San Francisco’s Teacher Residency program supports new educators throughout their first two years on the job after they earn a master’s degree from the University of San Francisco or Stanford University at a reduced cost. The district also has one staff member on its recruitment team focused on outreach to potential African-American teachers, said district spokeswoman Gentle Blythe.
San Francisco’s student population in 2012 was 40.8 percent Asian, 25.9 percent Hispanic, 10.8 percent white, 9.5 percent African-American, 0.4 percent Native American and 12.5 percent multiracial or “other,” according to the report. However, its teachers were 52.2 percent white, 27.1 percent Asian, 14.2 percent Hispanic and 6 percent African-American.
“It is a priority to hire diverse, skilled teachers to serve our students,” Blythe said. “Our proactive recruitment strategies include hosting more of our own recruitment events, partnering more deeply with local universities, and issuing Early Offers of Employment to our top candidates, including candidates of color.”
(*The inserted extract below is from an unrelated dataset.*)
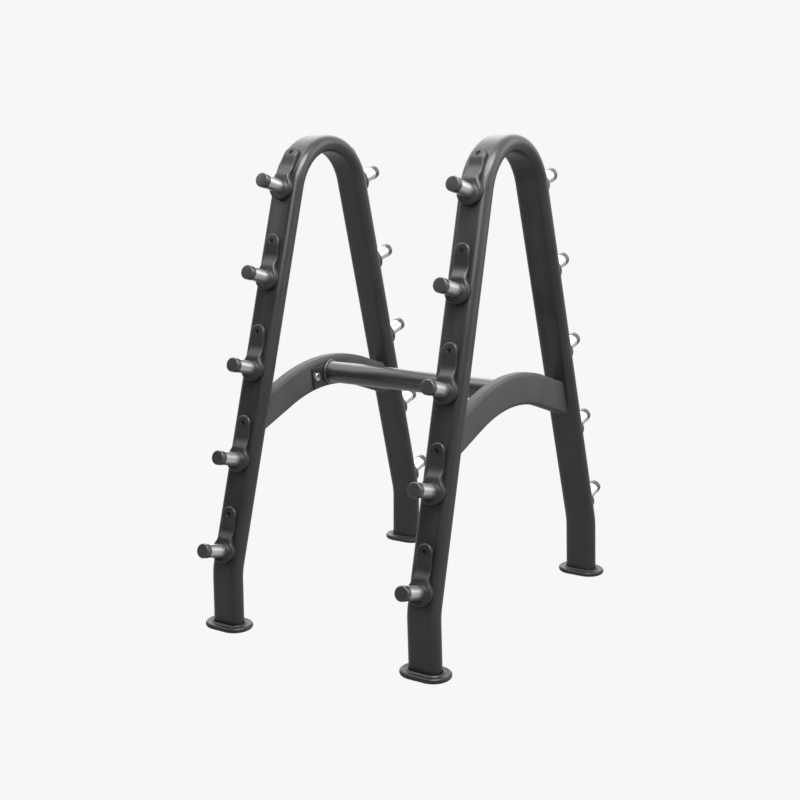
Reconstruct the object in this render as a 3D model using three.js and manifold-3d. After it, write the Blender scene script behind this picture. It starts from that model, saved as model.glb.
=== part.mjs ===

Although the report did not analyze diversity in the Oakland district, it highlighted the Teach Tomorrow in Oakland program for its success in recruiting teachers who reflect students’ diversity. The program was created to fill district vacancies with teachers who would be likely to stay, especially targeting those who grew up in the area, said district spokesman Troy Flint.
“We do want to have a faculty that’s more reflective of the experiences that our students have and a person’s ethnic identity is often a big part of their personal experience,” he said. “But, we just don’t have enough teachers period. So, it’s really difficult to go one level deeper and focus on recruiting teachers of a specific ethnicity or background when you can’t get teachers of any kind.”